We will use the data examples from the last lecture.

In [9]:
coords = pd.read_csv('./data/sample_positions.txt', sep='\s+', header=None)
coords.columns = ['x', 'y']
data = pd.read_csv('./data/sample_data.txt', sep='\s+')
sample = coords.copy()
sample['z'] = data.loc[0, :].values

In [11]:
sample.head()

Unnamed: 0,x,y,z
0,22,78,-0.203508
1,3,73,-0.164411
2,12,85,-0.696673
3,9,69,-0.555673
4,78,43,1.286489


We want an estimation for $s_0 = (44,56)$

In [15]:
s0 = [44, 56]


norm_values = []
weights = []

for i in range(len(sample)):
    d = np.sqrt( (s0[0] - sample.loc[i, 'x'])**2 + (s0[1] - sample.loc[i, 'y'])**2 )
    norm_values.append(sample.loc[i, 'z'] / d)
    weights.append(1. / d)
    
Z0 = sum(norm_values) / sum(weights) 

print('Z*(s0) = ', round(Z0, 2))

Z*(s0) =  0.08


### 5.3 Example

Now we have 30 samples from the same field and can create a mesh-grid from the coordinates.

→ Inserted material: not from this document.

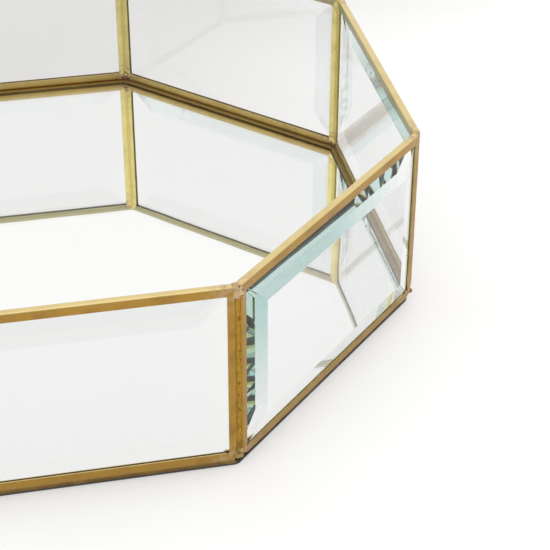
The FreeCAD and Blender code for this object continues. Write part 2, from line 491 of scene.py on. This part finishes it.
# ---- brass ----------------------------------------------------------------------------
def brass_finish(name, look, turn, run, half_run, worn_by_solder, ring_shade=0.0):
    """Rolled brass with draw lines along the strip.

    run is LEVEL or UPRIGHT, and half_run is half the strip's length in millimetres.
    worn_by_solder is how strongly the flux stains its ends, and ring_shade how dark the
    painted shade, with some patina, is low on its outside."""
    sheet = Finish(name)
    place = sheet.place(turn)
    across_lines, along_lines = 7.0, 0.05
    grain = [across_lines, across_lines, across_lines]
    grain[run] = along_lines
    lines = sheet.cloud(place, 1.0, detail=3.0, roughness=0.6, stretch=tuple(grain))
    patches = sheet.cloud(place, 0.16, detail=5.0, roughness=0.62)
    specks = sheet.cloud(place, 2.1, detail=2.0).between(0.66, 0.74)
    parts = sheet.split(place)
    middle = (RIM + FOOT) / 2 / MM if run == UPRIGHT else 0.0
    from_middle = abs(parts[run] - middle)
    near_end = from_middle.between(half_run - 9.0, half_run - 0.5)
    stain = near_end * sheet.cloud(place, 0.8, detail=4.0).between(0.42, 0.62) * worn_by_solder
    upward = sheet.split(sheet.add("ShaderNodeNewGeometry")["Normal"])[2]
    # Painted highlight: every upward face takes the bright top colour.
    painted_top_light = upward.between(0.35, 0.9)
    outside = sheet.outside()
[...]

The implementation above can then be applied to each unobserved location to receive an interpolation of the whole field.

In [34]:
obs = figure(
    title='Observations', width=700, height=700, toolbar_location="above",
    tooltips=[('value', '@z')], tools=['hover']
)

cmap = LinearColorMapper(palette='Cividis256', low=sample.z.min(), high=sample.z.max())
source = ColumnDataSource(sample)

obs.circle('x', 'y', source=source, size=12, line_color=None, fill_color={'field':'z', 'transform':cmap})
obs.add_layout(ColorBar(color_mapper=cmap, location=(0,0)), 'right')

In [35]:
show(obs)

Just to keep the processing time small, we will create a 5x5 raster.

In [91]:
size = 5
m = 2
ylim = (0, 100)
xlim = (0, 100)
idw = []

# build a 'mesh'-grid
grid = [[(j,i) for j in range(xlim[0], xlim[1] + size, size)] for i in range(ylim[0], ylim[1] + size, size)]

for row in grid:
    idw_row = []
    for cell in row:
        norm_values = []
        weights = []
        for i in range(len(sample)):
            # calculate distance from cell to all samples
            d = np.sqrt((cell[0] - sample.loc[i, 'x'])**2 + (cell[1] - sample.loc[i, 'y'])**2)
            norm_values.append(sample.loc[i, 'z'] / d**m)
            weights.append(1. / d**m)
        
        # append result
        z = sum(norm_values) / sum(weights)
        idw_row.append(z if not np.isnan(z) else None) # plotting workaround
    
    # append row
    idw.append(idw_row)






In [97]:
result = figure(
    title='IDW interpolation', x_range=(0,100), y_range=(0,100), tools=[]
)

result.image([idw], x=0, y=0, dw=100, dh=100, palette='Cividis256')
result.circle('x', 'y', source=source, size=12, line_color='white', fill_color={'field':'z', 'transform':cmap})

In [98]:
show(result)

The shown code is slow, from a algorithmic perspective and especially from the implementation perspective. 
From the algorithmic perspective ask yourself the question:

*Do we always have to include the whole sample into the weighted mean? If not, why?*

If you installed the lectures locally or are running it in a binder, you can play around a little bit:

* increase and decrease the raster size - what happens to the result?
* increase m - what happens?
* can you speed up the calculation by changing the *algorithm* ? (not talking about numpy or `map` here and simply moving to faster implementations)

That's always my way to go -> first make the algorithm fast by implementing it in a smart way, then increase performance by using `numpy` (in Pyhton) or precompiled structures (vectorized vs. loops in R).